§ Information shown:
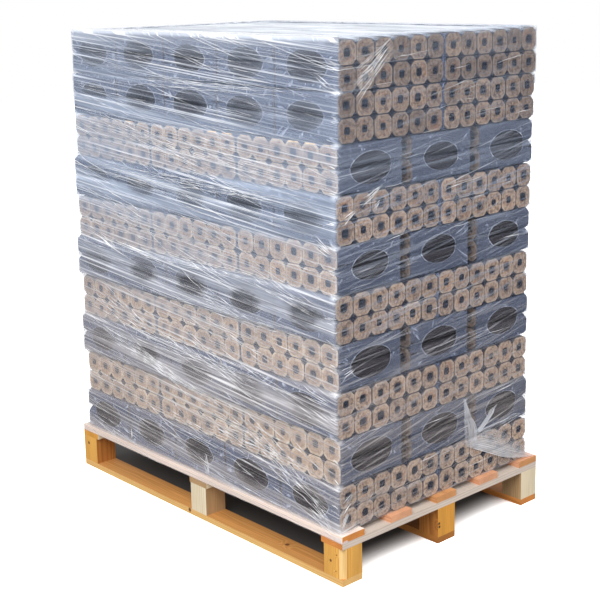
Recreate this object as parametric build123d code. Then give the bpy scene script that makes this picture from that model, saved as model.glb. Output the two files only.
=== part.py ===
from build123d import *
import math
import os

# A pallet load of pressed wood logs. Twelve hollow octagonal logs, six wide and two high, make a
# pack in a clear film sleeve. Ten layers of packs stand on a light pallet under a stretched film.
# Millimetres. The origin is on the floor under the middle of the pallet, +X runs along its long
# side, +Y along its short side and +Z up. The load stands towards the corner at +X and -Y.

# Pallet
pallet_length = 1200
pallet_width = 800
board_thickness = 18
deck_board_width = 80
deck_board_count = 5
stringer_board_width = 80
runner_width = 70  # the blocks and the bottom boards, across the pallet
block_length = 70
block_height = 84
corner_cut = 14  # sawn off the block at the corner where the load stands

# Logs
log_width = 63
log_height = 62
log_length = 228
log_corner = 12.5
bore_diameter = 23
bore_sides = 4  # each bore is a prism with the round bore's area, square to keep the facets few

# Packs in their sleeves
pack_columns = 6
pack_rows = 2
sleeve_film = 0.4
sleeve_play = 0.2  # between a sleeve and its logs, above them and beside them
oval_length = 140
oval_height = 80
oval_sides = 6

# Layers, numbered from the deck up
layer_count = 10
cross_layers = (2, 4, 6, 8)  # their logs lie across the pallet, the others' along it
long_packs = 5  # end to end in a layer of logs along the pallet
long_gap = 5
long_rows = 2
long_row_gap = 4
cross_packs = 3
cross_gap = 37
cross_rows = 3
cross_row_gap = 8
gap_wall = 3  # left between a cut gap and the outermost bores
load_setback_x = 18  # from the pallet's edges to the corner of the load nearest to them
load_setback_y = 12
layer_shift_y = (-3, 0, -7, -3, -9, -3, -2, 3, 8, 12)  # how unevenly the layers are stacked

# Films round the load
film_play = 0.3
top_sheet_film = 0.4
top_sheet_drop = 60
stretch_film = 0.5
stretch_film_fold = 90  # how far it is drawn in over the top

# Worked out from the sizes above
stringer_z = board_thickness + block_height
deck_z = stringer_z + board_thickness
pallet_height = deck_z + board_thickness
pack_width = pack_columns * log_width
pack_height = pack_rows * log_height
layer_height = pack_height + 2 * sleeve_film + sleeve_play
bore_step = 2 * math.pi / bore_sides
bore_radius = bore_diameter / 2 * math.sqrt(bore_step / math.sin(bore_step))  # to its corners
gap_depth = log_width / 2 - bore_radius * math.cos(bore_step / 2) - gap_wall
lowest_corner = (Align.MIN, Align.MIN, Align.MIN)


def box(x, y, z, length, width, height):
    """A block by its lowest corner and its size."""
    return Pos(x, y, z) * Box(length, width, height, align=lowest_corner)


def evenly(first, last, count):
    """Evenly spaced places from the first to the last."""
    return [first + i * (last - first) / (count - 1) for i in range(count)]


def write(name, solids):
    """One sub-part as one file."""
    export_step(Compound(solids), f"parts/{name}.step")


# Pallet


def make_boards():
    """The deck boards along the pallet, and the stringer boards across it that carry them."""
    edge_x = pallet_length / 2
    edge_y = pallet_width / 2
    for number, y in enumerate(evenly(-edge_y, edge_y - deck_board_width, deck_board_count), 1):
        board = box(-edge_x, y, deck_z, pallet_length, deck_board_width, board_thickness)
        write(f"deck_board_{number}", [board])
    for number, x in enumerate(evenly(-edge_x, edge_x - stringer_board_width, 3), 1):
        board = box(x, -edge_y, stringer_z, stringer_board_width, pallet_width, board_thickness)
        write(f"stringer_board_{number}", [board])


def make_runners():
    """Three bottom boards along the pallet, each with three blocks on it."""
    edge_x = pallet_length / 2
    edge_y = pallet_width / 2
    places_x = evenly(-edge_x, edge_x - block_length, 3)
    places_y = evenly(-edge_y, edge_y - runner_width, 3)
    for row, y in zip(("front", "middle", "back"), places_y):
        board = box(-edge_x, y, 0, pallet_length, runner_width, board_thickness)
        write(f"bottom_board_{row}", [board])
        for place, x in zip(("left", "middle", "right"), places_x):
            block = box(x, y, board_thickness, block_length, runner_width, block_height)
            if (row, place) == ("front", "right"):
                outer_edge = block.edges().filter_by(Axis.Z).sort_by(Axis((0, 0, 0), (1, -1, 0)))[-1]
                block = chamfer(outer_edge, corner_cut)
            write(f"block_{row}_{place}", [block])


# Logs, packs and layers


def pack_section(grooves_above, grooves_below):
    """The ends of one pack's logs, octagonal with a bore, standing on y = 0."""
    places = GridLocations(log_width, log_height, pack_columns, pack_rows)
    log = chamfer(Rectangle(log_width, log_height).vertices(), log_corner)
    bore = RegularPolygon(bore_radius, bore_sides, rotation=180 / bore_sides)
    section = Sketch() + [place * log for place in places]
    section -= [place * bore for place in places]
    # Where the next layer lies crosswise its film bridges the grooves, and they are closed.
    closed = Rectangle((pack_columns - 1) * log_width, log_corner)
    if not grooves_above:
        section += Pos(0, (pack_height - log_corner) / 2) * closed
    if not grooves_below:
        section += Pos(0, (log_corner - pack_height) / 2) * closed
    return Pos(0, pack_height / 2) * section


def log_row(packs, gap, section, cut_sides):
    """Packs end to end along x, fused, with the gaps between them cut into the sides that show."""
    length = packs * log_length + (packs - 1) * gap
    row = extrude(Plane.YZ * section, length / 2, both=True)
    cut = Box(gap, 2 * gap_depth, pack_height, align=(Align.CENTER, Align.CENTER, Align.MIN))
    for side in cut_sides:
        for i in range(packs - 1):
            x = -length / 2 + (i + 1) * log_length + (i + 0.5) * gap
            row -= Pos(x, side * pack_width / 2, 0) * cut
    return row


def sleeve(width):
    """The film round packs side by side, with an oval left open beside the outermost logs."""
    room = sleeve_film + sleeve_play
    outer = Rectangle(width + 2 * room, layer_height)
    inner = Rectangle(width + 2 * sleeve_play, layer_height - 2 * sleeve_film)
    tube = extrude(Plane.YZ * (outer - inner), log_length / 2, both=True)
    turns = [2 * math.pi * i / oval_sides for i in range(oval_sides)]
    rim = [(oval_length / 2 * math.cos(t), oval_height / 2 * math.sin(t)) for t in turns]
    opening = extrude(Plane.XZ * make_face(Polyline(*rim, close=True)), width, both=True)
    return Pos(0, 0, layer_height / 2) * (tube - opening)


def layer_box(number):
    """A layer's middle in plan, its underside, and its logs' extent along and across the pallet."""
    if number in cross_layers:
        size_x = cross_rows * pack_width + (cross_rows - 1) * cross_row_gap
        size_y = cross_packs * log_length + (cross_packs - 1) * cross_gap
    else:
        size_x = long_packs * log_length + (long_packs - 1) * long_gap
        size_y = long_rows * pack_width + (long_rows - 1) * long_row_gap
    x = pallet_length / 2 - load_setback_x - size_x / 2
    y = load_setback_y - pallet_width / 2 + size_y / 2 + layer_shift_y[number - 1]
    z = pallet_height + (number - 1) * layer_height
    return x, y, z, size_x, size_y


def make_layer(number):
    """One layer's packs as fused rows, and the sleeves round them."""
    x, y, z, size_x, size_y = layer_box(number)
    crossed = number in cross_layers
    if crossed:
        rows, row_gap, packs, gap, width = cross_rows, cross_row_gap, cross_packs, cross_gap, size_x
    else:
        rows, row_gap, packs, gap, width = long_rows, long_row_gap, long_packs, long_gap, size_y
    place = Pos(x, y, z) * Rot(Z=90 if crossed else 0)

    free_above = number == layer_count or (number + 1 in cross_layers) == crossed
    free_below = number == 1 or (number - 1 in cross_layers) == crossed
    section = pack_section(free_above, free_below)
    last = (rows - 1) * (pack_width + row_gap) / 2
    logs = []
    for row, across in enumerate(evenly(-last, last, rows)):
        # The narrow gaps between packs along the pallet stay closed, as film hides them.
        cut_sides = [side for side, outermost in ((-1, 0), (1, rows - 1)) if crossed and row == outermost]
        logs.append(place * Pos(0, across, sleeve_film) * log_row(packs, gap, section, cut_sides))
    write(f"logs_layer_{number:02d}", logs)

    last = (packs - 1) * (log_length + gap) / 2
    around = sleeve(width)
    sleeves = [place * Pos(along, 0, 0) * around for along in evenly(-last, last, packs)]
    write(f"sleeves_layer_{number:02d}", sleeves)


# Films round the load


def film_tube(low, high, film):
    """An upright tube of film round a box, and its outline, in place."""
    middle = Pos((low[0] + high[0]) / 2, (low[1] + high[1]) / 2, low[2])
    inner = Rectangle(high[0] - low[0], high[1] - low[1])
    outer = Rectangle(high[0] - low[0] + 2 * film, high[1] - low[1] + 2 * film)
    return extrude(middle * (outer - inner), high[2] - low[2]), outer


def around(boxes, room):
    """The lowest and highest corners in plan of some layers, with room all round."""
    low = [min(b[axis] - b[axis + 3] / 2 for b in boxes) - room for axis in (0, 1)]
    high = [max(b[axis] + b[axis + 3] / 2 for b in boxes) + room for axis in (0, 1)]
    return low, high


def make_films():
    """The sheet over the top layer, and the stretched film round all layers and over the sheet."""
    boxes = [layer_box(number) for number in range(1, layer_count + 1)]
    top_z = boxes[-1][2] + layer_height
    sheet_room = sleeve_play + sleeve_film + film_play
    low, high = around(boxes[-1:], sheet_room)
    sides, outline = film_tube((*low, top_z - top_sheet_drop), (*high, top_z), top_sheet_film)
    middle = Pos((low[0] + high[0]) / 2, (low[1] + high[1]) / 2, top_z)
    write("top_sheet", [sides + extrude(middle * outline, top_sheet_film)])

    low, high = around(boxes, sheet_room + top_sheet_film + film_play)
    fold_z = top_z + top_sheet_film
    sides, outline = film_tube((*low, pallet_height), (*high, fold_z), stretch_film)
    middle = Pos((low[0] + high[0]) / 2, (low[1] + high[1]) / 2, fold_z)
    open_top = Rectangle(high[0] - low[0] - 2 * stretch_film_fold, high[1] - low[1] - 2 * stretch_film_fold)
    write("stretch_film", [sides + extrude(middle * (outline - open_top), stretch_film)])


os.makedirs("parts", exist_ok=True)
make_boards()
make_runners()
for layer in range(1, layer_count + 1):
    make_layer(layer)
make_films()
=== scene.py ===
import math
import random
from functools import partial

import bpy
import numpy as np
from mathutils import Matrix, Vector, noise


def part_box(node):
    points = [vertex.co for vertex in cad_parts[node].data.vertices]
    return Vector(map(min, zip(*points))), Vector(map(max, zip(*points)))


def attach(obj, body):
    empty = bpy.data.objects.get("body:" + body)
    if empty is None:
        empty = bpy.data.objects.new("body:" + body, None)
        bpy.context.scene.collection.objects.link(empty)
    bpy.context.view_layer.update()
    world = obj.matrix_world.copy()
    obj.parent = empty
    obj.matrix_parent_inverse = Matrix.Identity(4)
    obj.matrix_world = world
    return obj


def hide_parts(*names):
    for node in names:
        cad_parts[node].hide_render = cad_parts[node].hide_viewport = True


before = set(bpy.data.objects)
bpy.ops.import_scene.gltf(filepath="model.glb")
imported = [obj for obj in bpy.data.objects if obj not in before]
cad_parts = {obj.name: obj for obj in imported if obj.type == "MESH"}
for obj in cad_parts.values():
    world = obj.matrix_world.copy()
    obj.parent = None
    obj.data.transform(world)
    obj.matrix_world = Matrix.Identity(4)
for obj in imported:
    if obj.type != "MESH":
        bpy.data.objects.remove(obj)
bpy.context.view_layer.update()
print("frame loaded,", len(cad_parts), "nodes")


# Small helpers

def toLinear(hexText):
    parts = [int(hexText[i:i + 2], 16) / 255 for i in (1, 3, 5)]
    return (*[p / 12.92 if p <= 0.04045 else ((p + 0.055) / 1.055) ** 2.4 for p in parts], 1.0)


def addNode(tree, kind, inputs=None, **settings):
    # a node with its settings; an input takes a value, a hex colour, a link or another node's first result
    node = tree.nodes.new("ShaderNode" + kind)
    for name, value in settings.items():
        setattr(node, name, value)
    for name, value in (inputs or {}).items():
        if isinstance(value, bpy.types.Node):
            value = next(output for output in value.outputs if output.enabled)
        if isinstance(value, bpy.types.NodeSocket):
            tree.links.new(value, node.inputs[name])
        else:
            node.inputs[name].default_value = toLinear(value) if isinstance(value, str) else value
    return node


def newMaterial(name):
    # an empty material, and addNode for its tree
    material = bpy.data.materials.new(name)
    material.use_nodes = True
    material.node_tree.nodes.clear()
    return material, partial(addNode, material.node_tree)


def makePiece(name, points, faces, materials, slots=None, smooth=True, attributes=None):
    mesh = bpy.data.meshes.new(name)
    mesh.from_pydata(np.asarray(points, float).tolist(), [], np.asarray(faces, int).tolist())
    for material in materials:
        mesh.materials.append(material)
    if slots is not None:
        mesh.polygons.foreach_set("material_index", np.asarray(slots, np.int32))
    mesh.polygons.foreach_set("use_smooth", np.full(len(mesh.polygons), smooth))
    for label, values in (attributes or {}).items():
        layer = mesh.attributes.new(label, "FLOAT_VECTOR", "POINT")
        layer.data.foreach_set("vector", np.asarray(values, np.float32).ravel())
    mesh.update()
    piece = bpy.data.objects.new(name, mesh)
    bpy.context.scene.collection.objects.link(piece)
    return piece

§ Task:
Print only the run of lines that begins with the line containing "low, high = around(boxes, sheet_room" and ends with the line containing "# Small helpers", both included, exactly as they read.

§ Result for this task:
    low, high = around(boxes, sheet_room + top_sheet_film + film_play)
    fold_z = top_z + top_sheet_film
    sides, outline = film_tube((*low, pallet_height), (*high, fold_z), stretch_film)
    middle = Pos((low[0] + high[0]) / 2, (low[1] + high[1]) / 2, fold_z)
    open_top = Rectangle(high[0] - low[0] - 2 * stretch_film_fold, high[1] - low[1] - 2 * stretch_film_fold)
    write("stretch_film", [sides + extrude(middle * (outline - open_top), stretch_film)])


os.makedirs("parts", exist_ok=True)
make_boards()
make_runners()
for layer in range(1, layer_count + 1):
    make_layer(layer)
make_films()
=== scene.py ===
import math
import random
from functools import partial

import bpy
import numpy as np
from mathutils import Matrix, Vector, noise


def part_box(node):
    points = [vertex.co for vertex in cad_parts[node].data.vertices]
    return Vector(map(min, zip(*points))), Vector(map(max, zip(*points)))


def attach(obj, body):
    empty = bpy.data.objects.get("body:" + body)
    if empty is None:
        empty = bpy.data.objects.new("body:" + body, None)
        bpy.context.scene.collection.objects.link(empty)
    bpy.context.view_layer.update()
    world = obj.matrix_world.copy()
    obj.parent = empty
    obj.matrix_parent_inverse = Matrix.Identity(4)
    obj.matrix_world = world
    return obj


def hide_parts(*names):
    for node in names:
        cad_parts[node].hide_render = cad_parts[node].hide_viewport = True


before = set(bpy.data.objects)
bpy.ops.import_scene.gltf(filepath="model.glb")
imported = [obj for obj in bpy.data.objects if obj not in before]
cad_parts = {obj.name: obj for obj in imported if obj.type == "MESH"}
for obj in cad_parts.values():
    world = obj.matrix_world.copy()
    obj.parent = None
    obj.data.transform(world)
    obj.matrix_world = Matrix.Identity(4)
for obj in imported:
    if obj.type != "MESH":
        bpy.data.objects.remove(obj)
bpy.context.view_layer.update()
print("frame loaded,", len(cad_parts), "nodes")


# Small helpers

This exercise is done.